I loved this! I'm quite interested in these questions.
"[. . .] then, similarly, what Robert Herricks expressed about that content (a big thumbs-up) may also be said out loud."
When I read this, I immediately thought of Dewey's distinction between "the languages of science" and "the languages of art." From what I gather, the former "languages" can tell you what you would experience if you were in the position to experience it, whereas the latter "languages" can actually put you in the position to experience, if not give you the experience. I'm not a Dewey scholar, but the thought of mine he's inspired is that to read a linguistic paraphrase of a "way," no more and no less than reading a description of that "way," simply is not to experience that "way." This fact remains, despite the further fact that it is POSSIBLE — of course! — to linguistically paraphrase and describe the "way."
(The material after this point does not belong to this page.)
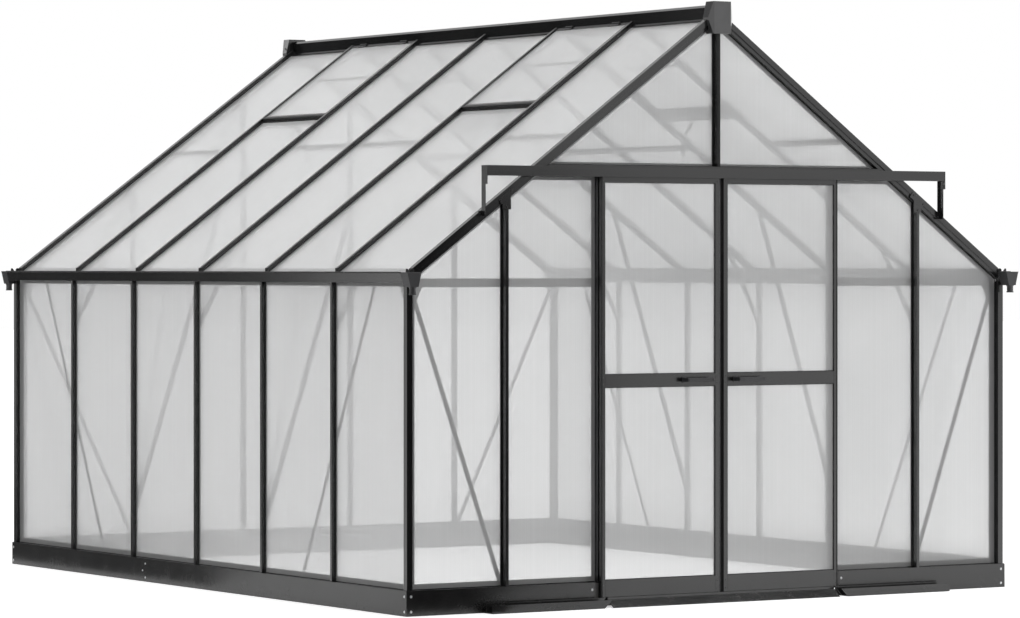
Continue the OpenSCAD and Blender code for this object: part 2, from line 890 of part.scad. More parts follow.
// Cross bars on the front wall at eave height, from jamb to eave beam
module transoms() {
    color(metal_colour) at_origin() both_sides()
        block([jamb_out - jamb_tail, -fy, transom_z0],
              [px_in - beam_w - joint, -eave_l + transom_lap, transom_z1]);
}

// Corner plate with one corner cut off, its upper edge at z1, reaching out from u0
function gusset_outline(u0, z1) = [[u0, z1 - gusset_h], [u0, z1], [u0 + gusset_w, z1],
    [u0 + gusset_w - gusset_cut, z1 - gusset_h]];

// Plates in the corners under the transoms and the eave beams
module gussets() {
    color(metal_colour) at_origin() both_ends() both_sides() {
        mirror([1, 0, 0]) slab_y(gusset_outline(-fx + leg + joint, transom_z0 - joint), -fy, -fy + leg);
        slab_x(gusset_outline(-fy + leg + joint, beam_z - joint), fx - leg, fx);
    }
}

// Flat bar through two points of a plane, running on past both
module flat_bar(p0, p1, w, t) {
    run = p1 - p0;
    over = 2 * w;
    translate([p0[0], p0[1], 0]) rotate([0, 0, atan2(run[1], run[0])])
        translate([-over, -w / 2, 0]) cube([norm(run) + 2 * over, w, t]);
}

// Diagonal in an end wall, from the gusset in the corner to the foot of a bar at x1
module end_brace(x1) {
    z0 = transom_z0 - joint - gusset_h;
    intersection() {
        translate([0, -fy + leg, 0]) rotate([90, 0, 0])
            flat_bar([fx - brace_w / 2, transom_z0], [x1 + brace_w / 4, base_h], brace_w, leg);
        block([x1 - inner_flange / 2, -fy, base_h + joint], [fx, -fy + leg, z0 - joint]);
    }
}

module wall_braces() {
    eave_y = half_l - bay / 2;
    foot_y = half_l - bay * 1.5;
    color(metal_colour) at_origin() {
        both_ends() both_sides() intersection() {
            translate([fx - leg, 0, 0]) rotate([90, 0, 90])
                flat_bar([-eave_y, beam_z], [-foot_y, base_h], brace_w, leg);
            block([fx - leg, -half_l, base_h + joint], [fx, half_l, beam_z]);
        }
        both_sides() end_brace(stud_x);
        back_end() both_sides() end_brace(back_studs[1]);
    }
}

// Strut in a cross frame, from the face of a side bar up to the underside of the roof bar
module frame_strut(y, z0, rise) {
    half = strut_w / 2 * sqrt(1 + rise * rise);
    top = roof_z(0, d_rib + joint);
    xa = (z0 + fx * rise + half - top) / (rise - slope);
    xb = (z0 + fx * rise - half - top) / (rise - slope);
    slab_y([[fx - joint, z0 - half], [fx - joint, z0 + half], [xa, top - xa * slope],
            [xb, top - xb * slope]], y - strut_t / 2, y + strut_t / 2);
}

// Short braces from the eaves to the roof bars at every other frame
module knee_braces() {
    color(metal_colour) at_origin() both_sides() for (k = [1 : 2 : bar_count])
        frame_strut(bar_y(k), eave_z - strut_end, knee_rise);
}

// Long struts from low on the walls to the roof bars at the frames between
module roof_struts() {
    color(metal_colour) at_origin() both_sides() for (k = [2 : 2 : bar_count - 1])
        frame_strut(bar_y(k), base_h + strut_end, strut_rise);
}

// ---------- roof vents ----------

// Frame of one closed vent over bay k on the right slope: four bars, each with a ledge
// that carries the sheet, and a cross bar under the sheet
module vent_frame(k) {
    y0 = bar_y(k) + rib_w / 2 + sink;
    y1 = bar_y(k + 1) - rib_w / 2 - sink;
    x0 = crown_w / 2 + sink;
    x1 = vent_x + cross_w - vent_in;
    ya = y0 + vent_bar;
    yb = y1 - vent_bar;
    d = vent_d0 + 1 + pane_t + joint;
    for (side = [0, 1]) {
        e = side == 0 ? ya : yb;
        roof_layer(x0, x1, vent_d0, vent_low, side == 0 ? y0 : yb, side == 0 ? ya : y1);
        roof_layer(x0 + vent_bar, x1 - vent_bar, d, d + leg, e - vent_step, e + vent_step);
    }
    for (foot = [0, 1]) {
        xa = foot == 0 ? x0 : x1 - vent_bar;
        xl = foot == 0 ? x0 + vent_bar - sink : x1 - vent_bar - vent_step;
        roof_layer(xa, xa + vent_bar, vent_d0, vent_low, ya + joint, yb - joint);
        roof_layer(xl, xl + vent_step + sink, d, d + leg, ya + vent_step + joint, yb - vent_step - joint);
    }
    roof_layer(vent_mid, vent_mid + purlin_d, d, vent_low, ya + vent_step + joint, yb - vent_step - joint);
}

module vent_frames() {
    color(dark_colour) at_origin() both_sides() for (k = vent_bays) vent_frame(k);
}

module vent_panes() {
    gap = vent_bar + fit;
    color(sheet_colour) at_origin() both_sides() for (k = vent_bays)
        roof_layer(crown_w / 2 + sink + gap, vent_x + cross_w - vent_in - gap,
                   vent_d0 + 1, vent_d0 + 1 + pane_t,
                   bar_y(k) + rib_w / 2 + sink + gap, bar_y(k + 1) - rib_w / 2 - sink - gap);
}

// Stay that hangs from the cross bar at the foot of a vent, in two links that meet at an elbow
module vent_stays() {
    x = vent_x + cross_w / 2;
    xe = x - stay_w / 2 - stay_lean;
    foot = xe - 1.75 * stay_w;
    top = roof_z(x, d_leg + cross_d) - joint;
    elbow = top - stay_elbow;
    rise = stay_w / 2 * slope;
    color(dark_colour) at_origin() both_sides() for (k = vent_bays)
        translate([0, bar_y(k) + bay / 2, 0]) {
            slab_y([[x - stay_w / 2, top + rise], [x + stay_w / 2, top - rise], [xe, elbow],
                    [xe - stay_w, elbow]], -stay_t / 2, stay_t / 2);
            slab_y([[xe - stay_w - sink, elbow + sink], [xe + sink, elbow + sink],
                    [foot + stay_w, top - stay_l], [foot, top - stay_l]], -stay_t, stay_t);
        }
}

// ---------- doors ----------

// Brackets that close the ends of the track and carry it on the rake
module track_bracket() {
    x0 = track_half - leg;
    tab_z = min(roof_z(track_half, rake_d / 2), track_z - end_drop - tab_h);
    block([x0, -track_front, track_z - end_drop], [track_half, -half_l, track_z + track_h]);
    block([x0, -half_l - end_deep, tab_z], [track_half, -half_l, track_z - end_drop + sink]);
    block([track_half - end_flange, -half_l - leg, tab_z], [track_half, -half_l, track_z - joint]);
    block([track_half - tab_w / 2, -half_l - leg, tab_z], [track_half + tab_w / 2, -half_l, tab_z + tab_h]);
}

// Hook-shaped section of the door track, y = 0 on the face of the wall, z = 0 at its underside
module track_section() {
    front = half_l - track_front;
    translate([-leg, 0]) square([leg, track_h]);
    translate([front, track_h - leg]) square([-front, leg]);
    translate([front, 0]) square([metal, track_h]);
    translate([front, ledge_z - track_z]) square([metal + ledge_w, leg]);
}

module door_track() {
    run = track_half - leg - joint;
    color(metal_colour) at_origin() {
        translate([-run, -half_l, track_z]) rotate([90, 0, 90]) linear_extrude(2 * run) track_section();
        both_sides() translate([0, -joint, 0]) track_bracket();
    }
}

// Floor channel beside the doorway with the upright fin that guides the leaf.
// Its inner end is cut back towards the floor to clear the ramp.
module floor_guide() {
    fin_y = -leaf_front - leaf_gap;
    block([guide_x + guide_cut, -base_y - guide_d, 0], [guide_end, -base_y, leg]);
    slab_y([[guide_x + guide_cut, 0], [guide_end, 0], [guide_end, guide_h], [guide_x, guide_h]],
           -base_y - guide_d, -base_y - guide_d + leg);
    slab_y([[guide_x + guide_cut, 0], [guide_end, 0], [guide_end, fin_top], [guide_x, fin_top]],
           fin_y - fin_t, fin_y);
}

module door_guides() {
    color(metal_colour) at_origin() both_sides() floor_guide();
}

// Outline of the threshold in Y and Z, drawn in by an inset, its foot at z0
function ramp_outline(inset, z0) = [
    [-base_y - guide_d + 2 * inset, z0],
    [-base_y - guide_d + ramp_l + inset / 2, ramp_h - inset],
    [-base_y + base_d - ramp_l / 2 - inset / 2, ramp_h - inset],
    [-base_y + base_d - 2 * inset, z0]];

// Threshold across the doorway: a folded ramp with a fin each side of the leaves
module threshold() {
    fin_y = -leaf_front - leaf_gap;
    color(metal_colour) at_origin() {
        difference() {
            slab_x(ramp_outline(0, 0), -open_w + joint, open_w - joint);
            slab_x(ramp_outline(leg, -1), -open_w, open_w);
        }
        for (y = [fin_y - fin_t, -base_y])
            block([-open_w + joint, y, ramp_h - sink], [open_w - joint, y + fin_t, fin_top]);
    }
}

// Section of a door profile of width w, outer edge at x = 0, with a slot for the sheet
// in its inner edge, and in its outer edge too where both is set
module leaf_section(w, both = false) {
    slot = pane_t + 2 * joint;
    web_x = both ? slot_d + skin : skin;
    difference() {
        square([w, leaf_t]);
        translate([w - slot_d, (leaf_t - slot) / 2]) square([slot_d + 1, slot]);
        if (both) translate([-1, (leaf_t - slot) / 2]) square([slot_d + 1, slot]);
        translate([web_x, skin]) square([w - slot_d - skin - web_x, leaf_t - 2 * skin]);
    }
}

// Stretches a section from the bottom to the top of a leaf, its outer edge at x
module stile(x) {
    translate([x, -leaf_front, leaf_bottom]) linear_extrude(leaf_top - leaf_bottom) children();
}

// Stretches a section from x0 to x1 between the stiles, its outer edge at z and its width upwards
module rail(x0, x1, z) {
    translate([x0, -leaf_front, z]) rotate([90, 0, 90]) linear_extrude(x1 - x0)
        rotate([0, 0, 90]) mirror([0, 1]) children();
}

// Frame of the right leaf: two stiles with a head rail, a middle rail and a bottom rail.
// The meeting stile has a fin at the back that closes the gap to the other leaf.
module leaf_frame() {
    x0 = meet_gap / 2;
    x1 = x0 + leaf_w;
    xa = x0 + meet_w + joint;
    xb = x1 - stile_w - joint;
    fin_w = (meet_gap - seal_gap) / 2;
    stile(x0) {
        leaf_section(meet_w);
        translate([-fin_w, leaf_t - fin_t]) square([fin_w + sink, fin_t]);
    }
    stile(x1) mirror([1, 0]) leaf_section(stile_w);
    rail(xa, xb, leaf_top) mirror([1, 0]) leaf_section(leaf_top - head_rail_z);
    rail(xa, xb, mid_rail_z - mid_h / 2) leaf_section(mid_h, true);
    rail(xa, xb, leaf_bottom) leaf_section(low_rail_top - leaf_bottom);
}

// Two sheets of a leaf, seated in the slots of the profiles round them
module leaf_panes() {
    grip = slot_d - sink;
    x0 = meet_gap / 2 + meet_w - grip;
    x1 = meet_gap / 2 + leaf_w - stile_w + grip;
    y0 = -leaf_mid - pane_t / 2;
    mid_z0 = mid_rail_z - mid_h / 2;
    mid_z1 = mid_rail_z + mid_h / 2;
    block([x0, y0, low_rail_top - grip], [x1, y0 + pane_t, mid_z0 + grip]);
    block([x0, y0, mid_z1 - grip], [x1, y0 + pane_t, head_rail_z + grip]);
}

// Bow handle across the middle rail beside the meeting stile
module leaf_handle() {
    x0 = meet_gap / 2 + meet_w + handle_in;
    bow = -leaf_front - handle_off;
    for (x = [x0, x0 + handle_l - handle_foot])
        block([x, bow + handle_t - sink, mid_rail_z - handle_h / 2 + handle_step],
              [x + handle_foot, -leaf_front, mid_rail_z + handle_h / 2 - handle_step]);
    block([x0, bow, mid_rail_z - handle_h / 2], [x0 + handle_l, bow + handle_t, mid_rail_z + handle_h / 2]);
}

// Hangers on top of the leaf, each with a wheel that rolls on the ledge of the track
module leaf_rollers() {
    axle_z = ledge_z + leg + wheel_gap + wheel_r;
    wheel_y = -track_front + metal + wheel_side;
    for (x = [meet_gap / 2 + hanger_in, meet_gap / 2 + leaf_w - hanger_in]) {
        block([x - hanger_w / 2, -leaf_mid - hanger_t / 2, leaf_top],
              [x + hanger_w / 2, -leaf_mid + hanger_t / 2, axle_z + hanger_up]);
        translate([x, wheel_y, axle_z]) rotate([-90, 0, 0])
            cylinder(h = -leaf_mid - wheel_y, r = axle_r, $fn = 32);
        translate([x, wheel_y, axle_z]) rotate([-90, 0, 0]) cylinder(h = wheel_w, r = wheel_r, $fn = 48);
    }
}

module door_right_frame() {
    color(metal_colour) at_origin() leaf_frame();
}

module door_left_frame() {
    color(metal_colour) at_origin() left_side() leaf_frame();
}

module door_right_panes() {
    color(sheet_colour) at_origin() leaf_panes();
}

module door_left_panes() {
    color(sheet_colour) at_origin() left_side() leaf_panes();
}

module door_right_handle() {
    color(metal_colour) at_origin() leaf_handle();
}

module door_left_handle() {
    color(metal_colour) at_origin() left_side() leaf_handle();
}

module door_right_rollers() {
    color(dark_colour) at_origin() leaf_rollers();
}

module door_left_rollers() {
    color(dark_colour) at_origin() left_side() leaf_rollers();
}

base_front();
base_back();
base_left();
base_right();
sills();
corner_posts();
studs_left();
studs_right();
studs_back();
studs_front();
door_jambs();
door_header();
king_post();
eave_left();
eave_right();
gutter_left();
gutter_right();
gutter_ends();
roof_bars_left();
roof_bars_right();
rakes_front();
rakes_back();
ridge_beam();
ridge_caps();
wall_panels_left();
wall_panels_right();
wall_panels_back();
wall_panels_front();
gable_panels();
roof_panels_left();
roof_panels_right();
purlins();
transoms();
gussets();
vent_frames();
vent_panes();
vent_stays();
wall_braces();
knee_braces();
roof_struts();
door_track();
door_guides();
threshold();
door_left_frame();
door_left_panes();
door_left_handle();
door_left_rollers();
door_right_frame();
door_right_panes();
door_right_handle();
door_right_rollers();
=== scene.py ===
import bmesh
import bpy
import math
from mathutils import Matrix, Vector


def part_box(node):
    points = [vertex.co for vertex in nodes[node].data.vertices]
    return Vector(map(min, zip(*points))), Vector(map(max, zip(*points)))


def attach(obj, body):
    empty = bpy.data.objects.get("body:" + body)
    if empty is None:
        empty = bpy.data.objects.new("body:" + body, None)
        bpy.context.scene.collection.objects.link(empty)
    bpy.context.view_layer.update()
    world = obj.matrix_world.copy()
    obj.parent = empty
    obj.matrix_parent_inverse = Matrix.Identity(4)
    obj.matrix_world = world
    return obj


# ---------- the greenhouse as it comes from the workshop ----------

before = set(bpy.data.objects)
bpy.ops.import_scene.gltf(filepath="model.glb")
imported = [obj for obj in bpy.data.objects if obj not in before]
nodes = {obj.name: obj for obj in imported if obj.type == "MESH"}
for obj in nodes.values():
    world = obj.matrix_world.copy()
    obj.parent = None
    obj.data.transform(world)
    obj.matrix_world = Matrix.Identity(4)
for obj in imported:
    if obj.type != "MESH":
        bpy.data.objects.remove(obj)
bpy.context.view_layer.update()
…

And then I read this: "Say I express my sadness in wailing and tears; whether and how you are moved would be different if, instead, I had stated flatly how I felt from behind a blank-faced screen."
This addressed my concern, and went some way toward answering it. You claim — rightly, I think — that "an encounter with some 'content'—some body of information—is far different from an encounter with a human expression of an attitude or emotion." But you also seem to suggest that the difference is located in "whether and how you are moved."
I'd like to propose the idea that the difference does not lie, or does not only lie, in the difference in *effects* brought about by the encounter with "content" and encounter with expression. I think there's something about the form of the encounter, the nature of the experience, that makes the difference. The argument-sketch I have for this idea would take us into the dark territory of disputes about different forms of knowledge — too harrowing a venture for a Substack comment.
Anyway, if you have a shareable response, I'd love to hear it. Thanks for the great post.